Reality had not always matched propaganda for the Soviet partisans. Although official descriptions liked to emphasize how the movement had been planned and was led by the Party, it began chaotically in the early days of the war, when the surprise attack caught many behind enemy lines. Army officers more often than party representatives led the uncoordinated bands, and there was little communication with Moscow. Supplies were pitiful, and many partisans died of the cold and hunger, or when attacks they mounted with mere rifles left them with untreatable wounded. Relations with local populations were uncertain, since partisans dealt with peasants who still remembered collectivization, or non-Russian Slavs with uncertain loyalty to the Soviet order. Although tales of heroism, such as that of Zoya Kosmodemianskaia, a Komsomol girl dropped behind enemy lines during the Battle of Moscow, and executed with words on loyalty on her lips, were common in the popular press, the reality was much grimmer. Only German brutality and contempt for Slavs made for common cause.
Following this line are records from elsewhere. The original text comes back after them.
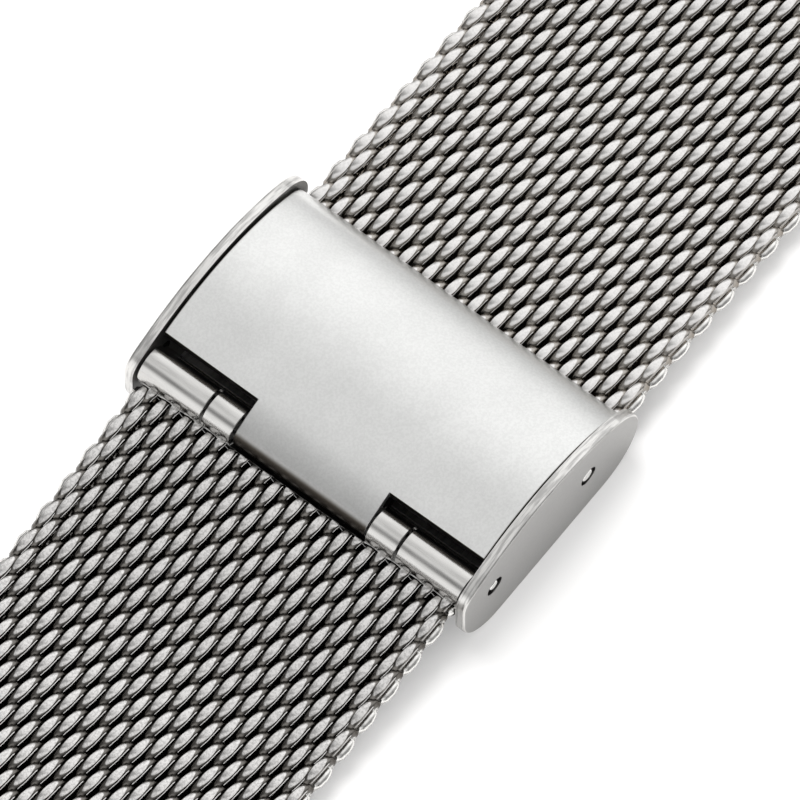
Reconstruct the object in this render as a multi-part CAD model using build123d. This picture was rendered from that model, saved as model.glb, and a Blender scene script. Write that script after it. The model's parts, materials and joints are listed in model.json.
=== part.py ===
from build123d import *
import math
import os

# A milanese mesh watch band with a sliding fold-over clasp, in millimetres.
# X runs along the band, from the short half A at -X to the long half B at +X.
# Y runs across the band, Z is up, and the origin is on the clasp's underside.

# Mesh
mesh_width = 18.0
mesh_thickness = 2.0
row_spacing = 0.84
section_rows = 12
tail_rows = 13
sections_in_half_a = 6
sections_in_half_b = 10
side_edge_radius = 0.55
joint_gap = 0.08

# Clasp frame
plate_gap = 0.3
plate_thickness = 0.53
plate_crest = 6.3
plate_shoulder = 5.2
plate_far_end = 6.55
plate_edge_round = 0.14
base_thickness = 0.5
base_half_length = 4.6
base_edge_chamfer = 0.12
channel_clearance = 0.08

# Barrel at the near end, where half A and the cover turn
barrel_x = -5.32
barrel_z = 4.05
barrel_pin_radius = 0.42
barrel_pin_seat = 0.3
knuckle_radius = 0.95
knuckle_clearance = 0.05
knuckle_side_gap = 0.1
knuckle_end_gap = 0.14
knuckle_edge_chamfer = 0.03
long_knuckle_length = 3.55
short_knuckle_length = 1.58

# Cover
cover_drop = 0.2
cover_thickness = 0.45
cover_far_inset = 0.4
curl_radius = 0.8
cover_side_gap = 0.08
cover_lip_height = 2.95
notch_edge_x = -4.2

# Pins across the frame
lever_pin_x = -4.22
lever_pin_z = 3.33
catch_pin_x = 2.75
catch_pin_z = 3.2
lever_pin_radius = 0.28
catch_pin_radius = 0.35
pin_end_recess = 0.03
pin_end_dome = 0.08
press_gap = 0.01
rivet_ring_radius = 0.52
rivet_ring_depth = 0.28

# Lock lever under the cover
lever_side_gap = 0.75
lever_neck_side_gap = 0.15
lever_arm_start_x = -3.6
lever_eye_wall = 0.15
lever_pin_clearance = 0.03
lever_arm_thickness = 0.45
lever_arm_rise = 0.1
lever_nose_x = 1.6
lever_nose_length = 0.9
lever_nose_clearance = 0.04
lever_tooth_count = 3
lever_tooth_depth = 0.22
lever_hump_length = 0.8
lever_hump_clearance = 0.12

# Catch tongue under the cover's far end
tongue_half_width = 2.5
tongue_thickness = 0.3
tongue_clearance = 0.12
tongue_seat_gap = 0.02
tongue_foot_length = 1.6

# Half A where it leaves the barrel
weld_foot_start = 0.6
weld_foot_top = 0.35
mesh_top_below_barrel = 0.05
weld_gap = 0.02

# Tail of half B
tail_tip_x = -1.0
tail_edge_length = 0.5

# Spring bars at the two lug ends
end_tube_bore = 0.8
bar_body_radius = 0.75
bar_body_bore = 0.5
bar_crimp_bore = 0.42
bar_crimp_length = 0.4
bar_flange_gap = 1.2
tip_radius = 0.4
tip_reach = 0.9
tip_flange_radius = 0.7
tip_flange_length = 0.5
tip_shank_radius = 0.36
tip_head_radius = 0.45
tip_head_length = 1.8
tip_head_gap = 0.1
tip_edge_round = 0.1
spring_radius = 0.42
spring_wall = 0.14
spring_end_gap = 0.05

# Values that follow
overrun = mesh_width
half_turn = 180.0
half_width = mesh_width / 2
half_thickness = mesh_thickness / 2
section_length = section_rows * row_spacing
tail_length = tail_rows * row_spacing
inner_half_width = half_width + plate_gap
outer_half_width = inner_half_width + plate_thickness
cover_half_width = inner_half_width - cover_side_gap
far_radius = plate_shoulder / 2
far_x = plate_far_end - far_radius
barrel_end_radius = plate_shoulder - barrel_z
near_corner_x = barrel_x - barrel_end_radius + far_radius
knuckle_bore = barrel_pin_radius + knuckle_clearance
channel_floor = base_thickness + channel_clearance
channel_middle = channel_floor + half_thickness
channel_top = channel_floor + mesh_thickness
lever_eye_radius = lever_pin_radius + lever_pin_clearance + lever_eye_wall
long_knuckle_outer = inner_half_width - knuckle_side_gap
long_knuckle_inner = long_knuckle_outer - long_knuckle_length
short_knuckle_outer = long_knuckle_inner - knuckle_end_gap
short_knuckle_inner = short_knuckle_outer - short_knuckle_length
tab_half_width = short_knuckle_inner - knuckle_end_gap
lever_half_width = inner_half_width - lever_side_gap
neck_half_width = tab_half_width - lever_neck_side_gap
first_section_offset = mesh_top_below_barrel + half_thickness
first_section_end = knuckle_radius + section_length
tip_flange_start = half_width - tip_flange_length
bar_body_half_length = tip_flange_start - bar_flange_gap
crimp_start = bar_body_half_length - bar_crimp_length
tip_head_end = crimp_start - tip_head_gap
tip_head_start = tip_head_end - tip_head_length


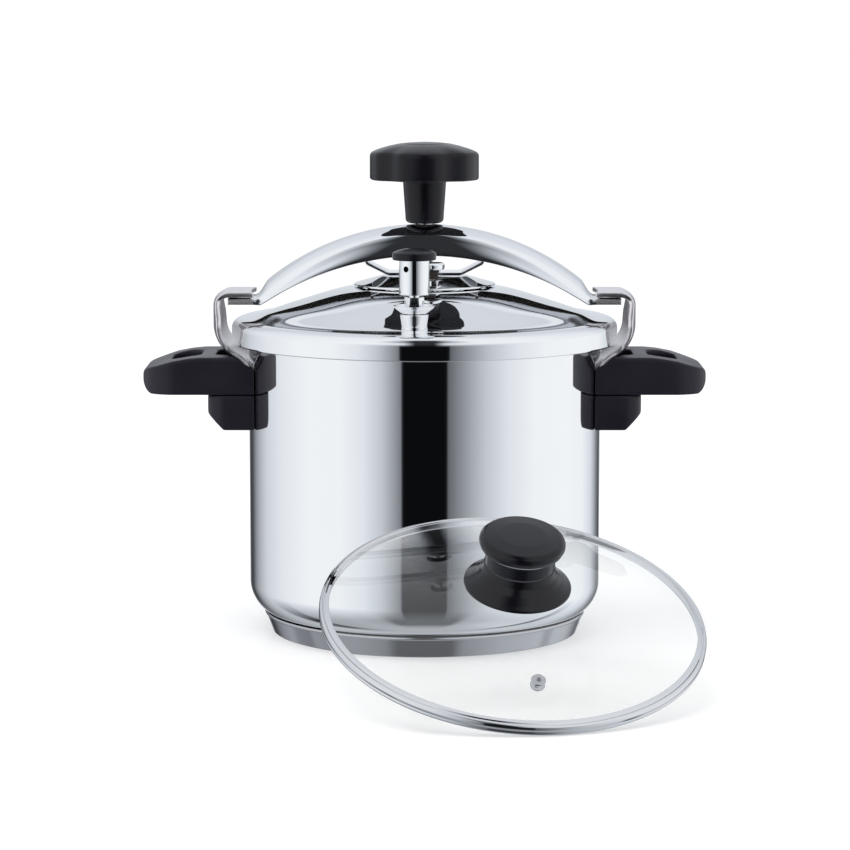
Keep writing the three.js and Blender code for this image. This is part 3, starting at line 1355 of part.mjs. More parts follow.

Reintegrating the older partisan survivors, who were accustomed to autonomy and had a tremendous sense of their own worth, back into the Soviet system was not easy. Scarred physically and emotionally, their vengeance against traitors and German collaborators could be fierce. Newer recruits merged easily into the Soviet Army as their territory was liberated, but the older partisans, who remembered a period when they seemed abandoned by the Soviet state, did not always. In Ukraine, partisan bands dedicated to an independent homeland turned their guns against Soviet troops when they arrived, and a new partisan war against Soviet power ensued for several years after German surrender in 1945.